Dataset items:
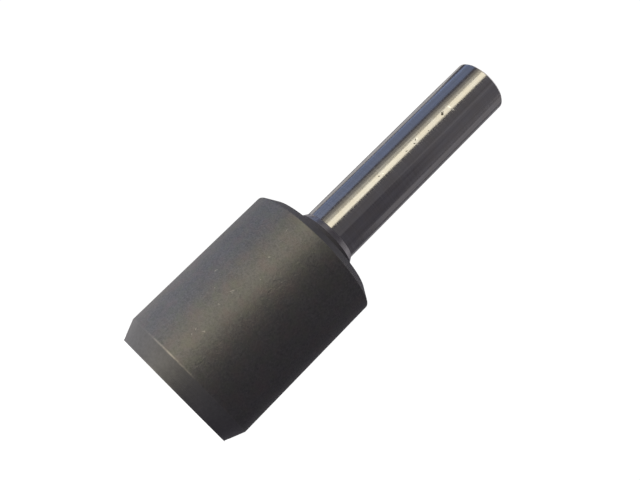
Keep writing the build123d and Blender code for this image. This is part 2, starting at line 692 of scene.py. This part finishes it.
# %% Put marks on a wall
def put_marks(tree, radius, marks):
    """Puts marks on a wall. Each has a height in mm, a turn to the left in degrees, a half width
    in mm, a length as a multiple of the width, and a lean away from the axis in degrees"""
    total = None
    for height, turn, size, stretch, lean in marks:
        side = radians(turn)
        point = (-radius * sin(side), -radius * cos(side), height * mm)
        round_it = sin(radians(lean))
        along = (-cos(side) * round_it, sin(side) * round_it, cos(radians(lean)))
        shortening = 1.0 - 1.0 / stretch
        one = use_effect(
            tree, small_mark, Place=point, Along=along, Shortening=shortening, Size=size * mm
        )["Mark"]
        total = one if total is None else reckon(tree, "MAXIMUM", total, one)
    print("marks placed:", len(marks))
    return total


# %% [markdown]
# Lengthwise streaks
#
# A shank that is pushed in and out of its holder again and again gets faint streaks along it.
# They run the other way from the wheel's lines: fine round the shank, and very long up it.

# %% Make the streak effect
long_streaks, entry, leave = start_effect(
    "long_streaks", {"Streaks per metre": 1500.0, "Ends per metre": 22.0}, ["Streaks"]
)
up = use_effect(long_streaks, lathe_place)["Height"]
spot = squeeze(long_streaks, up, entry["Streaks per metre"], entry["Ends per metre"])
noise = add_noise(long_streaks, spot, scale=1.0, detail=2.0, roughness=0.6)
long_streaks.links.new(noise, leave["Streaks"])

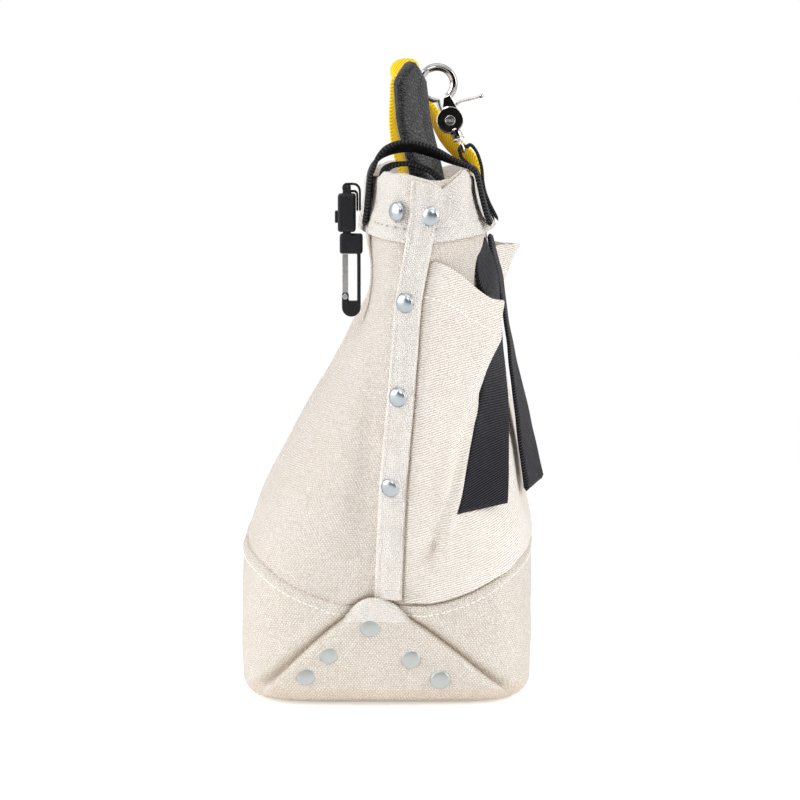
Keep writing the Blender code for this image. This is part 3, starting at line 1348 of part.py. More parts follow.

» **Task description**
Repeat the data above exactly.

» **Task output**
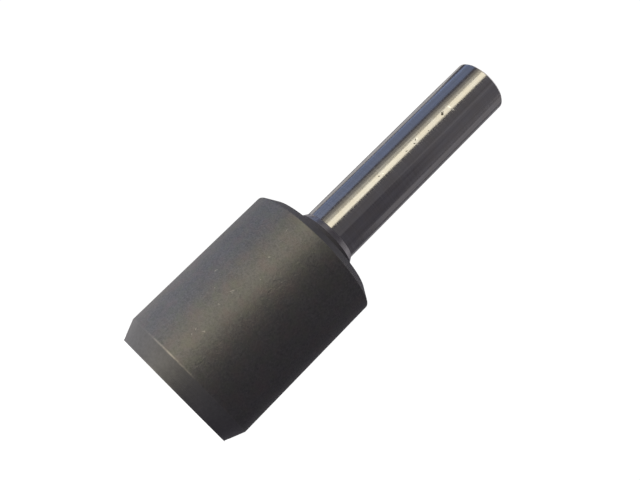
Keep writing the build123d and Blender code for this image. This is part 2, starting at line 692 of scene.py. This part finishes it.
# %% Put marks on a wall
def put_marks(tree, radius, marks):
    """Puts marks on a wall. Each has a height in mm, a turn to the left in degrees, a half width
    in mm, a length as a multiple of the width, and a lean away from the axis in degrees"""
    total = None
    for height, turn, size, stretch, lean in marks:
        side = radians(turn)
        point = (-radius * sin(side), -radius * cos(side), height * mm)
        round_it = sin(radians(lean))
        along = (-cos(side) * round_it, sin(side) * round_it, cos(radians(lean)))
        shortening = 1.0 - 1.0 / stretch
        one = use_effect(
            tree, small_mark, Place=point, Along=along, Shortening=shortening, Size=size * mm
        )["Mark"]
        total = one if total is None else reckon(tree, "MAXIMUM", total, one)
    print("marks placed:", len(marks))
    return total


# %% [markdown]
# Lengthwise streaks
#
# A shank that is pushed in and out of its holder again and again gets faint streaks along it.
# They run the other way from the wheel's lines: fine round the shank, and very long up it.

# %% Make the streak effect
long_streaks, entry, leave = start_effect(
    "long_streaks", {"Streaks per metre": 1500.0, "Ends per metre": 22.0}, ["Streaks"]
)
up = use_effect(long_streaks, lathe_place)["Height"]
spot = squeeze(long_streaks, up, entry["Streaks per metre"], entry["Ends per metre"])
noise = add_noise(long_streaks, spot, scale=1.0, detail=2.0, roughness=0.6)
long_streaks.links.new(noise, leave["Streaks"])

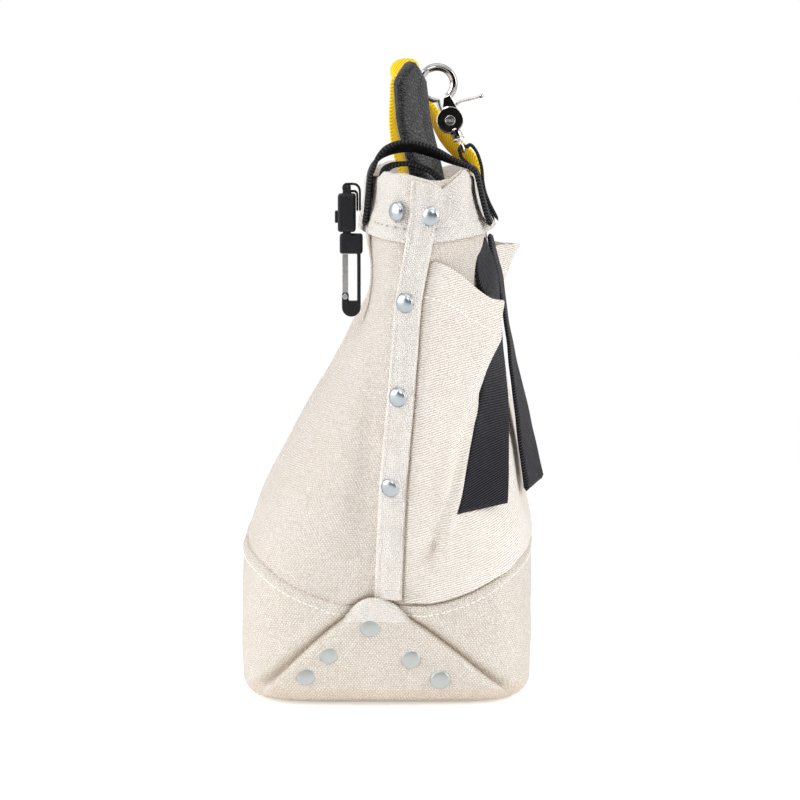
Keep writing the Blender code for this image. This is part 3, starting at line 1348 of part.py. More parts follow.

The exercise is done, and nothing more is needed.